Convoy but not Convoy goes to Europe
Eastbound and Down (from Smokey and the Bandit)
Forty Days on the Road
Forty Thousand lbs. of bananas (which is based on a true incident in Scranton)
Giddyup Go
Gimme Forty Acres (and I’ll turn this rig around)
I’ve been everywhere (by Johnny Cash)
Phantom 309 (We’d call that the Best trucking song of all time)
Teddybear and Teddybear with German lyrics version
White line fever
Wolf Creek Pass.
And the bonus track of John Wayne’s “Pledge of Allegiance”?

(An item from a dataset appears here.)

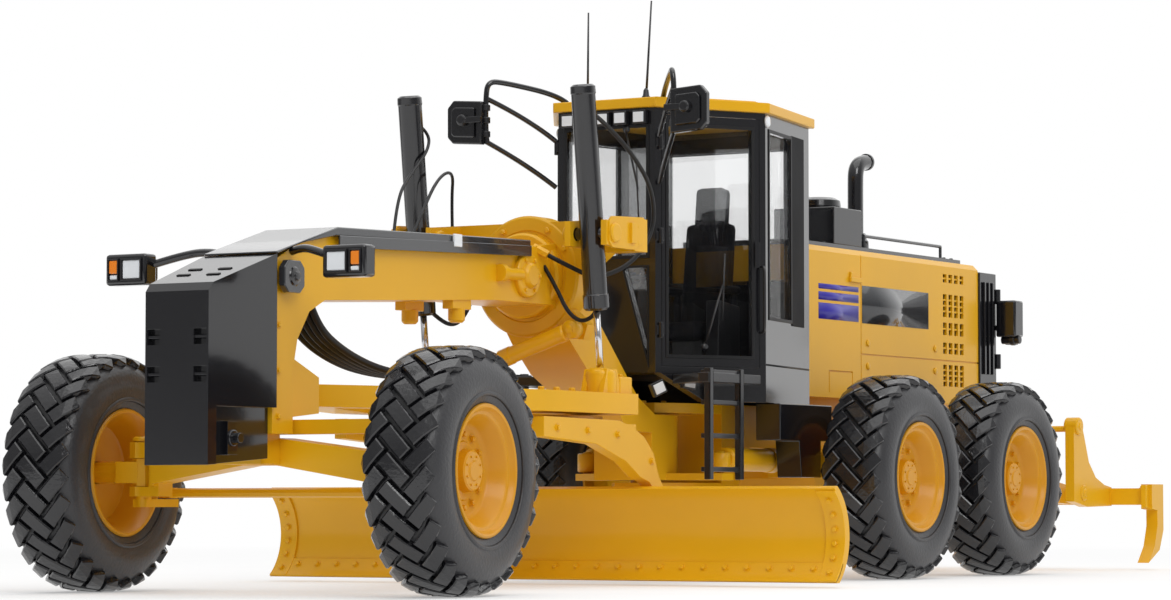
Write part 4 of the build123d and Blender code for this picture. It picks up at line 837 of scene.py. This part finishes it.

Teamster strikes are powerful medicine. Steven Brill (Ibid page 380) wrote: “His (Einar Mohn) problem with Nixon, according to Gibbons and another (union) vice-president who was there, was that the White House’s proposed legislation to prevent strikes in the transportation industry would, he thought, severely threaten the union.” In a footnote (Ibid page 381), Brill drolly notes: “The Nixon bill was suddenly withdrawn, much to the embarrassment of the Republicans in Congress who had sponsored it for the President and were not informed beforehand of the sudden policy reversal.”

Now our disk jockey will play a Truck Stop album. We gotta go check out the rumor that Che Guevarra was put in the witness protection program and was seen recently in Cairo.” Have a “you wanna screw that knob back on there, Earl” type week.